Start of STORED ROWS

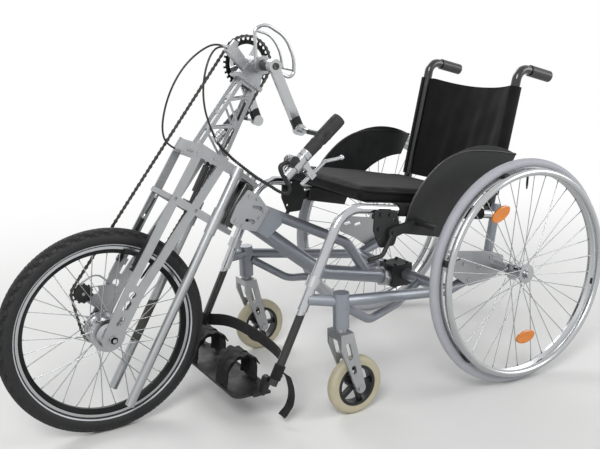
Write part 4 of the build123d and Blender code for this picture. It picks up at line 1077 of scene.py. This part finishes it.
class HANDCYCLE_OT_chain(DressingStep, bpy.types.Operator):
    """A roller chain of plates and rollers on the chain's line"""
    bl_idname = "handcycle.chain"
    bl_label = "Chain"

    @staticmethod
    def tip(teeth):
        return 12.7 / (2 * math.sin(math.pi / teeth)) + 2.2

    def chain_line(self):
        """Straight runs and arcs round three wheels, as a list of (function, length) in unit places."""
        clear = 3.45
        wheels = [(Vector((-CRANK_P, CRANK_S)), self.tip(30) + clear), (Vector((-212.0, -365.0)), self.tip(11) + clear),
                  (Vector((-FORK_OFFSET, -FORK_DROP)), self.tip(18) + clear)]
        joints = []
        for (a, ra), (b, rb) in zip(wheels, wheels[1:] + wheels[:1]):
            run = b - a
            share = (ra - rb) / run.length
            ahead = run.normalized()
            outward = ahead * share + Vector((ahead.y, -ahead.x)) * math.sqrt(1 - share * share)
            joints.append((a + outward * ra, b + outward * rb, math.atan2(outward.y, outward.x)))
        pieces = []
        for index, (start, end, angle) in enumerate(joints):
            pieces.append(("run", start, end, (end - start).length))
            centre, radius = wheels[(index + 1) % 3]
            sweep = (joints[(index + 1) % 3][2] - angle) % (2 * math.pi)
            pieces.append(("arc", centre, (radius, angle, sweep), radius * sweep))
        return pieces

    @staticmethod
    def point(pieces, distance):
        for kind, a, b, length in pieces:
            if distance > length:
                distance -= length
                continue
            if kind == "run":
                return a.lerp(b, distance / length)
            radius, angle, _ = b
            turn = angle + distance / radius
            return a + Vector((math.cos(turn), math.sin(turn))) * radius
        return pieces[0][1]

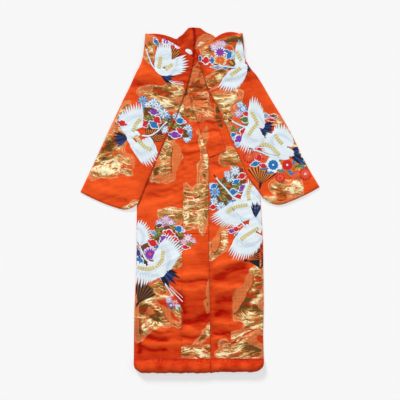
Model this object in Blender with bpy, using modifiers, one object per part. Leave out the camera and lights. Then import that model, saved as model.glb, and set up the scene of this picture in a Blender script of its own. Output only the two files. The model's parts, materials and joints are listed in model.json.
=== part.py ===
"""An uchikake, the padded outer robe of a wedding kimono, laid flat on its back.

Metres, +Z up, +X to the wearer's left, +Y towards the collar, the floor at z = 0. The two
body lengths run from the back hem over the shoulder to the front hem. The right front lies
over the left one, both sleeves are folded in over the fronts and fan out below the armholes,
and a thick padded roll closes the hem. Every cloth is a grid of points on its middle surface,
row by row, thickened by its wall. Neighbours keep SEAM apart, and layers keep LAYER_GAP.
"""

import math

import bmesh
import bpy

GARMENT = "uchikake"

# Driving sizes
WALL = 0.0026  # lined brocade, both cloths together
LAYER_GAP = 0.0008  # air between two cloths that lie on each other
SEAM = 0.0004  # gap between two pieces that are sewn edge to edge
SHOULDER_Y = 0.921  # outer end of the shoulder fold
HEM_SEAM_Y = -0.880  # where the cloth ends and the padded roll starts
ROLL_DEPTH = 0.077  # height of the padded roll, seam to hem
CENTRE_X = -0.006  # centre-back seam
ROW_STEP = 0.054  # height of one row of the body's grid

# Middle surfaces, counted up from the floor
STEP = WALL + LAYER_GAP
BACK_Z = WALL / 2
FRONT_Z = BACK_Z + STEP
OVER_Z = FRONT_Z + STEP
SIDE_Z = BACK_Z + WALL + SEAM

# Outlines. One row per height: y, then x of each edge there. The side edge is the side seam,
# the neck edge carries the collar down to the okumi's point, and the okumi seam follows it.
RIGHT_SIDE = (
    # y, x
    (0.921, -0.285),
    (0.777, -0.300),
    (0.633, -0.330),
    (0.540, -0.346),
    (-0.028, -0.350),
    (-0.361, -0.353),
    (-0.640, -0.365),
    (-0.880, -0.367),
)
LEFT_SIDE = (
    # y, x
    (0.921, 0.220),
    (0.777, 0.238),
    (0.633, 0.292),
    (0.500, 0.316),
    (-0.028, 0.337),
    (-0.250, 0.350),
    (-0.583, 0.354),
    (-0.750, 0.350),
    (-0.880, 0.354),
)
RIGHT_INNER = (
    # y, x: neck edge down to the okumi's point at 0.660, then the okumi seam
    (0.888, -0.128),
    (0.766, -0.122),
    (0.660, -0.090),
    (0.240, -0.091),
    (0.000, -0.094),
    (-0.880, -0.105),
)
LEFT_INNER = (
    # y, x
    (0.900, 0.086),
    (0.766, 0.080),
    (0.660, 0.094),
    (0.272, 0.144),
    (-0.240, 0.158),
    (-0.880, 0.174),
)
RIGHT_OKUMI_EDGE = (
    # y, x: collar seam from the okumi's point, then the front edge
    (0.660, -0.088),
    (0.450, -0.022),
    (0.236, 0.047),
    (-0.270, 0.048),
    (-0.880, 0.059),
)
LEFT_OKUMI_EDGE = (
    # y, x
    (0.660, 0.092),
    (0.236, 0.012),
    (-0.270, 0.011),
    (-0.880, 0.011),
)
# Collar bands, from the peak at the back of the neck to the square end: seam edge, free edge
RIGHT_COLLAR = (
    # seam x, seam y, free x, free y
    (-0.064, 0.953, -0.034, 0.957),
    (-0.094, 0.918, -0.032, 0.922),
    (-0.127, 0.888, -0.031, 0.884),
    (-0.126, 0.832, -0.030, 0.838),
    (-0.121, 0.766, -0.002, 0.772),
    (-0.088, 0.660, 0.028, 0.666),
    (-0.055, 0.555, 0.056, 0.562),
    (-0.021, 0.450, 0.085, 0.462),
    (0.013, 0.343, 0.115, 0.366),
    (0.048, 0.237, 0.144, 0.273),
)
LEFT_COLLAR = (
    # seam x, seam y, free x, free y
    (0.002, 0.953, -0.028, 0.957),
    (0.034, 0.930, -0.029, 0.922),
    (0.085, 0.901, -0.030, 0.884),
    (0.082, 0.832, -0.028, 0.838),
    (0.079, 0.766, -0.026, 0.772),
    (0.092, 0.660, -0.012, 0.666),
    (0.072, 0.555, -0.014, 0.547),
    (0.051, 0.450, -0.016, 0.440),
    (0.031, 0.343, -0.018, 0.336),
    (0.012, 0.237, -0.018, 0.233),
)
NECK_BACK_Y = 0.850  # back neckline at the centre seam
RIGHT_BODY_BOW = 0.012  # how far the shoulder fold stands above its chord
LEFT_BODY_BOW = 0.020

# Sleeves: open outer edge and cuff edge, from the foot up to the shoulder fold
RIGHT_SLEEVE_OUTER = (
    # x, y
    (-0.663, 0.044),
    (-0.592, 0.194),
    (-0.503, 0.389),
    (-0.425, 0.555),
    (-0.384, 0.638),
    (-0.361, 0.690),
    (-0.330, 0.749),
    (-0.317, 0.790),
    (-0.309, 0.849),
    (-0.302, 0.922),
)
RIGHT_SLEEVE_CUFF = (
    # x, y
    (-0.361, -0.069),
    (-0.320, 0.031),
    (-0.295, 0.097),
    (-0.261, 0.175),
    (-0.235, 0.235),
    (-0.187, 0.355),
    (-0.144, 0.433),
    (-0.094, 0.566),
    (-0.055, 0.683),
    (-0.034, 0.785),
)
LEFT_SLEEVE_OUTER = (
    # x, y
    (0.663, 0.072),
    (0.591, 0.194),
    (0.494, 0.389),
    (0.395, 0.555),
    (0.347, 0.638),
    (0.310, 0.694),
    (0.284, 0.722),
    (0.267, 0.749),
    (0.247, 0.788),
    (0.243, 0.849),
    (0.236, 0.924),
)
LEFT_SLEEVE_CUFF = (
    # x, y
    (0.383, -0.044),
    (0.333, 0.039),
    (0.278, 0.111),
    (0.250, 0.167),
    (0.222, 0.233),
    (0.161, 0.372),
    (0.105, 0.505),
    (0.044, 0.622),
    (0.005, 0.738),
    (-0.022, 0.828),
)
SLEEVE_CORNER = 0.085  # radius of the cuff's lower corner
SLEEVE_ROWS = 30
SLEEVE_COLUMNS = 9
FOOT_BOW = 0.014  # how far the sleeve's foot and shoulder fold bow out between their ends
RIGHT_SHOULDER_BOW = 0.025
LEFT_SHOULDER_BOW = 0.015
BOW_FROM = 0.80  # share of the sleeve's length above which its fold bows
COLLAR_LIFT_FROM_Y = 0.52  # the sleeves climb onto the collar above this height
COLLAR_LIFT_OVER = 0.10
DRAPE = 0.066  # width of the slope down to the floor beside the body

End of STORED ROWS

Give back, exactly as written, each line from the one that contains "Model this object" through the one that contains "SIDE_Z = BACK_Z + WALL + SEAM".

Model this object in Blender with bpy, using modifiers, one object per part. Leave out the camera and lights. Then import that model, saved as model.glb, and set up the scene of this picture in a Blender script of its own. Output only the two files. The model's parts, materials and joints are listed in model.json.
=== part.py ===
"""An uchikake, the padded outer robe of a wedding kimono, laid flat on its back.

Metres, +Z up, +X to the wearer's left, +Y towards the collar, the floor at z = 0. The two
body lengths run from the back hem over the shoulder to the front hem. The right front lies
over the left one, both sleeves are folded in over the fronts and fan out below the armholes,
and a thick padded roll closes the hem. Every cloth is a grid of points on its middle surface,
row by row, thickened by its wall. Neighbours keep SEAM apart, and layers keep LAYER_GAP.
"""

import math

import bmesh
import bpy

GARMENT = "uchikake"

# Driving sizes
WALL = 0.0026  # lined brocade, both cloths together
LAYER_GAP = 0.0008  # air between two cloths that lie on each other
SEAM = 0.0004  # gap between two pieces that are sewn edge to edge
SHOULDER_Y = 0.921  # outer end of the shoulder fold
HEM_SEAM_Y = -0.880  # where the cloth ends and the padded roll starts
ROLL_DEPTH = 0.077  # height of the padded roll, seam to hem
CENTRE_X = -0.006  # centre-back seam
ROW_STEP = 0.054  # height of one row of the body's grid

# Middle surfaces, counted up from the floor
STEP = WALL + LAYER_GAP
BACK_Z = WALL / 2
FRONT_Z = BACK_Z + STEP
OVER_Z = FRONT_Z + STEP
SIDE_Z = BACK_Z + WALL + SEAM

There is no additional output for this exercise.